The inhumane actions and laws listed above are things that Jesus never challenged because, as the New Testament and history of orthodox theology repeatedly states, he was the God of the Old Testament. Even if a believer takes a more liberal viewpoint and downplays or denies the divinity of Jesus, the same basic argument remains in tact. This teacher from ancient Galilee supports in full the God and writings of the Old Testament.
In the New Testament, he innovates on the earlier scriptures, but doesn’t contradict them. In fact, he says that he has come to fulfill the law, not abolish it.
See Matthew 5:17-19:
“Do not think that I have come to abolish the Law or the Prophets; I have not come to abolish them but to fulfill them. For truly, I say to you, until heaven and earth pass away, not an iota, not a dot, will pass from the Law until all is accomplished. Therefore whoever relaxes one of the least of these commandments and teaches others to do the same will be called least in the kingdom of heaven, but whoever does them and teaches them will be called great in the kingdom of heaven.”
Well known critic of Christianity, Richard Dawkins, famously said in his book, The God Delusion:
“The God of the Old Testament is arguably the most unpleasant character in all fiction; jealous and proud of it; a petty, unjust, unforgiving, control-freak; a vindictive, bloodthirsty ethnic cleanser; a misogynistic, homophobic, racist, infanticidal, genocidal, filicidal, pestilential, megalomaniacal, sadomasochistic, capriciously malevolent bully.”
Now this quote has its own detailed reference website that includes a multitude of Bible verses that support each of the more than a dozen terms that Dawkins use to describe the character of God.
The extreme brutality of God’s words and deeds in the Old Testament can seem “lightweight” in comparison to the New Testament’s emphasis on hell, a place of everlasting torture and dread. Jesus teaches on hell many times in the gospels, as do his closest disciples in books such as Romans, 2 Thessalonians, Hebrews, James, 2 Peter, Jude, and Revelation.
These kinds of primitive values must be cast aside or humanity will forever be lost in barbaric methods of engaging life’s challenges. A realistic alternative is the harder road of intelligent problem-solving and compassionate understanding. This involves the construction, development, adaptation, and maintenance of imperfect, yet humane cultural ethics and social structures.

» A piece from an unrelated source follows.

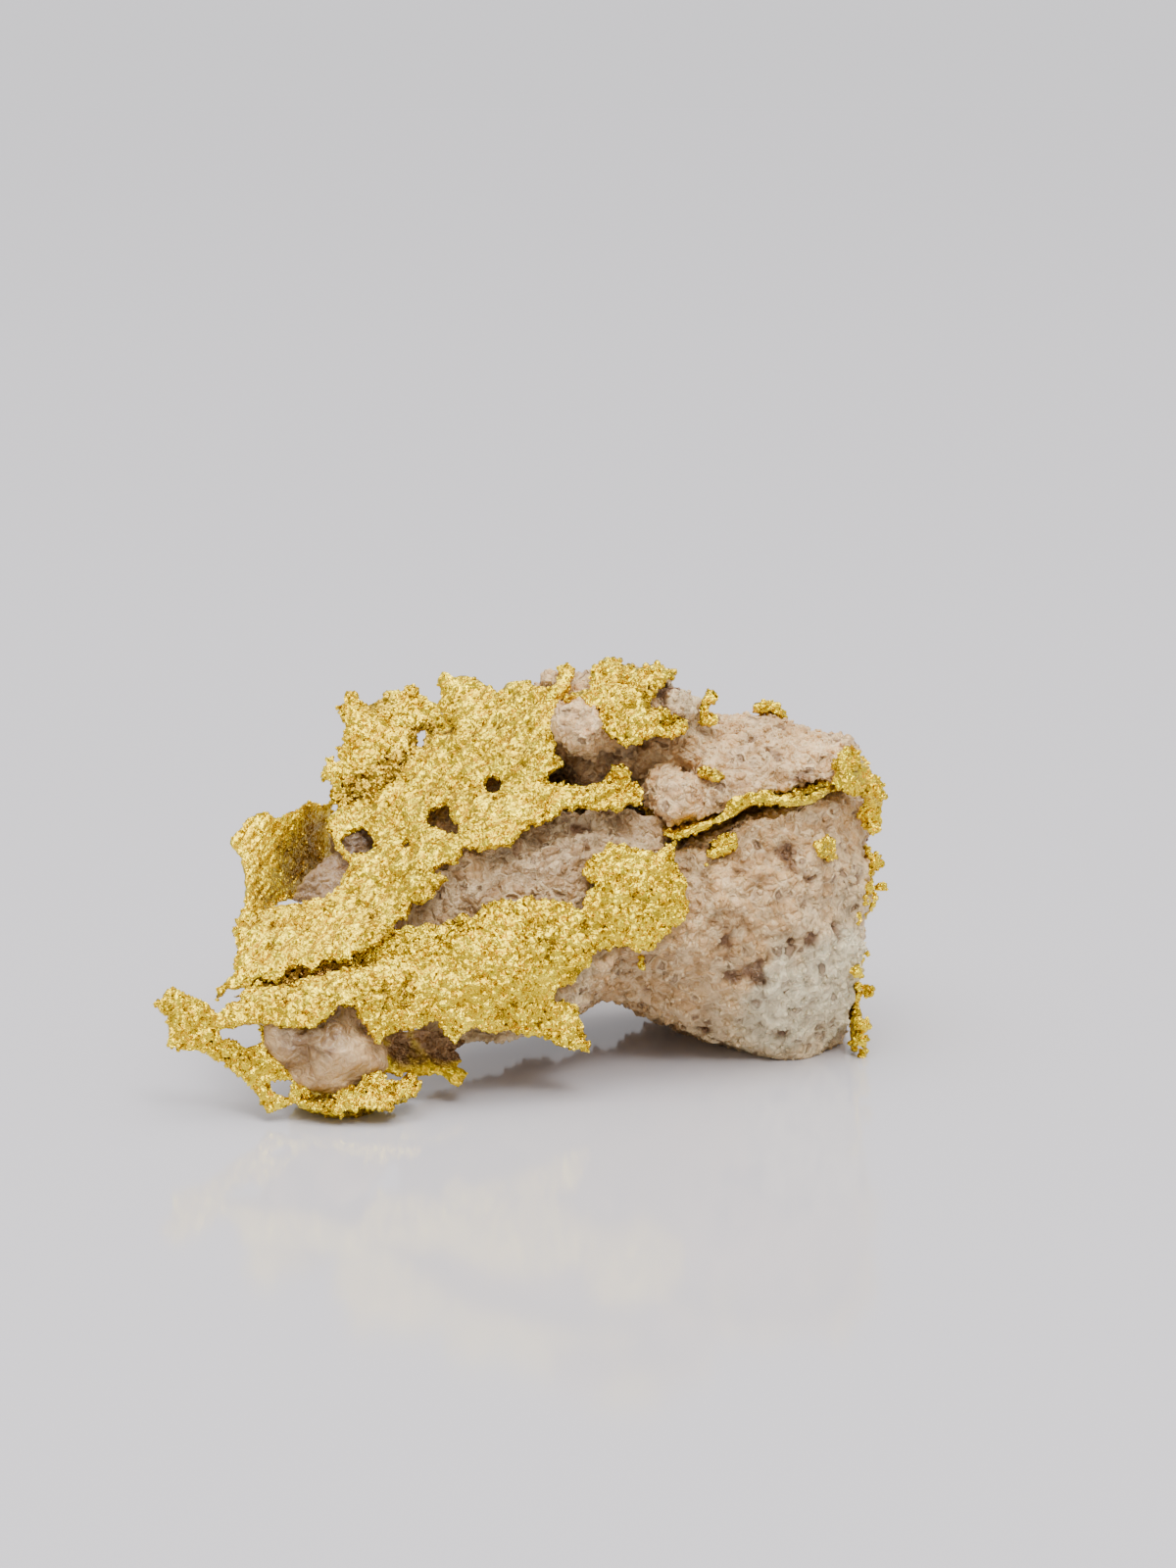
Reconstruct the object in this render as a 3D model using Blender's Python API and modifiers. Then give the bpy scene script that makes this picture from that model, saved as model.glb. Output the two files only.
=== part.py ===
"""Leaf gold specimen: thin sheets of native gold in and on a broken piece of granular quartz.

A cracked block of quartz carries sheets of gold on its faces, in its crack and past its left end,
where the stone is gone and the sheets stand free. Two loose grains of quartz are held by the gold.

Every shape is drawn as it looks from the front: mm to the right, mm up, and mm deep, away from the
viewer. set_down then turns such points into metres in the specimen's own frame: +X right, +Y back,
+Z up, with the origin under the middle of the specimen, on the surface that it rests on.
"""

import math

import bmesh
import bpy
import numpy as np
from mathutils import Matrix, Vector
from mathutils.bvhtree import BVHTree
from mathutils.geometry import delaunay_2d_cdt

# Driving dimensions, in mm
LEAF_THICKNESS = 0.22
GAP = 0.06  # left between pieces that touch
ROCK_GAP = 0.07  # left between a rock and a leaf on it
EDGE_ROOM = 0.35  # how far past a leaf's edge the rock under it starts to rise
EDGE_SLOPE = 1.3
HOLLOW_SLOPE = 3.5
CRACK_WIDTH = 0.34
CRACK_TIGHT = 0.05
CRACK_RISE = 0.17  # mm up for each mm deep

# The front view: how far away it is taken, how steeply it looks down, and where its eye stands
VIEW_DISTANCE = 112.0
VIEW_PITCH = math.radians(13.4)
EYE = (1.49, -109.36, 33.25)

# Mesh sizes, in mm
SHEET_CELL = 0.8
SLIVER = 0.006  # what is shorter than this goes
FAR = 14.0  # well past the specimen, for cutters
NUDGES = (0.0, 0.005, -0.008, 0.013, -0.021, 0.03)

# Which of right, up and deep a sheet's outline is drawn in, and which its bend moves it along
FRONT = (0, 1, 2)
PLAN = (0, 2, 1)
SIDE = (2, 1, 0)

# Colours and finish: name, base colour, roughness, metallic
GOLD = ("native_gold", (0.83, 0.58, 0.16, 1.0), 0.32, 1.0)
QUARTZ = ("granular_quartz", (0.50, 0.41, 0.36, 1.0), 0.55, 0.0)

# The crack's front edge, right and up
CRACK_EDGE = (
    (-8.0, -5.3), (-6.5, -4.6), (-5.0, -3.7), (-4.0, -2.6), (-3.0, -2.05), (-2.0, -1.65),
    (-1.0, -1.15), (0.0, -0.85), (1.5, -0.95), (2.2, -1.3), (3.5, -0.85), (4.2, -0.55),
    (5.0, -0.45), (6.0, -0.25), (7.5, -0.35), (9.0, -0.4),
)


def through(anchors):
    """The smooth surface through anchors (p, q, r), as a function that gives r at p, q."""
    known = np.array(anchors, float)

    def swing(p, q):
        square = (p[..., None] - known[:, 0]) ** 2 + (q[..., None] - known[:, 1]) ** 2
        return 0.5 * square * np.log(square + 1e-9)

    count = len(known)
    plane = np.column_stack([np.ones(count), known[:, 0], known[:, 1]])
    system = np.zeros((count + 3, count + 3))
    system[:count, :count] = swing(known[:, 0], known[:, 1])
    system[:count, count:] = plane
    system[count:, :count] = plane.T
    weights = np.linalg.solve(system, np.concatenate([known[:, 2], np.zeros(3)]))

    def surface(p, q):
        p, q = np.asarray(p, float), np.asarray(q, float)
        flat = weights[count] + weights[count + 1] * p + weights[count + 2] * q
        return swing(p, q) @ weights[:count] + flat

    return surface


def crack_surface(right, deep):
    """How high the crack lies."""
    edge = np.array(CRACK_EDGE)
    return np.interp(right, edge[:, 0], edge[:, 1]) + CRACK_RISE * np.asarray(deep)


def round_hole(p, q, radius):
    """A small ragged round hole as a six-sided outline."""
    turns = [math.tau * k / 6 for k in range(6)]
    return [(p + radius * math.cos(t), q + radius * math.sin(t)) for t in turns]


def new_object(name, mesh):
    """An object for this mesh, in the scene."""
    obj = bpy.data.objects.new(name, mesh)
    bpy.context.scene.collection.objects.link(obj)
    return obj


def face_out(shape):
    """Turns all faces of a closed bmesh outwards."""
    shape.normal_update()
    bmesh.ops.recalc_face_normals(shape, faces=shape.faces)
    if shape.calc_volume(signed=True) < 0:
        bmesh.ops.reverse_faces(shape, faces=shape.faces)


def remove(obj):
    """Takes a helper out of the scene again."""
    bpy.data.objects.remove(obj)


def settle(obj):
    """Applies the object's modifiers."""
    graph = bpy.context.evaluated_depsgraph_get()
    mesh = bpy.data.meshes.new_from_object(obj.evaluated_get(graph))
    obj.modifiers.clear()
    obj.data = mesh
    return obj


def bulk(mesh):
    """A mesh's volume, or nothing where it isn't closed."""
    shape = bmesh.new()
    shape.from_mesh(mesh)
    closed = all(len(edge.link_faces) == 2 for edge in shape.edges)
    volume = shape.calc_volume(signed=True) if closed else 0.0
    shape.free()
    return volume


def combine(obj, other, operation, least):
    """Cuts obj with other, or keeps what they share, and takes other out of the scene.

    A result that comes out open, or with less than the least share of obj's volume, because faces
    meet edge on edge, is made again with other moved a little or with crossing faces allowed for.
    """
    before = obj.data
    for nudge in NUDGES:
        for crossing in (False, True):
            obj.data = before.copy()
            other.location = (nudge, -nudge, nudge / 2)
            modifier = obj.modifiers.new(operation.lower(), "BOOLEAN")
            modifier.operation = operation
            modifier.solver = "EXACT"
            modifier.use_self = crossing
            modifier.object = other
            settle(obj)
            if bulk(obj.data) > least * bulk(before):
                remove(other)
                return obj
    raise RuntimeError(f"{obj.name} can't be cut cleanly")


def cut(obj, cutter):
    """Takes the cutter out of obj, and out of the scene."""
    return combine(obj, cutter, "DIFFERENCE", 0.3)


def turn_axes(obj, axes):
    """Puts a mesh that is drawn in p, q, r where those axes lie, with its faces outwards."""
    order = np.argsort(axes)
    shape = bmesh.new()
    shape.from_mesh(obj.data)
    for vertex in shape.verts:
        vertex.co = Vector([vertex.co[int(k)] for k in order])
    bmesh.ops.remove_doubles(shape, verts=shape.verts, dist=SLIVER)
    bmesh.ops.dissolve_degenerate(shape, edges=shape.edges, dist=SLIVER)
    bmesh.ops.triangulate(shape, faces=shape.faces)
    face_out(shape)
    shape.to_mesh(obj.data)
    shape.free()
    return obj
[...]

For a very different perspective than is typically presented regarding the life and teachings of Jesus, consider reading this book by religious scholar Hector Avalos, The Bad Jesus: The Ethics of New Testament Ethics.
Here’s the book description:
Did Jesus ever do anything wrong? Judging by the vast majority of books on New Testament ethics, the answer is a resounding No. Writers on New Testament ethics generally view Jesus as the paradigm of human standards and behaviour. But since the historical Jesus was a human being, must he not have had flaws, like everyone else? The notion of a flawless human Jesus is a paradoxical oddity in New Testament ethics. According to Avalos, it shows that New Testament ethics is still primarily an apologetic enterprise despite its claim to rest on critical and historical scholarship. The Bad Jesus is a powerful and challenging study, presenting detailed case studies of fundamental ethical principles enunciated or practised by Jesus but antithetical to what would be widely deemed ‘acceptable’ or ‘good’ today. Such topics include Jesus’ supposedly innovative teachings on love, along with his views on hate, violence, imperialism, animal rights, environmental ethics, Judaism, women, disabled persons and biblical hermeneutics. After closely examining arguments offered by those unwilling to find any fault with the Jesus depicted in the Gospels, Avalos concludes that current treatments of New Testament ethics are permeated by a religiocentric, ethnocentric and imperialistic orientation. But if it is to be a credible historical and critical discipline in modern academia, New Testament ethics needs to discover both a Good and a Bad Jesus.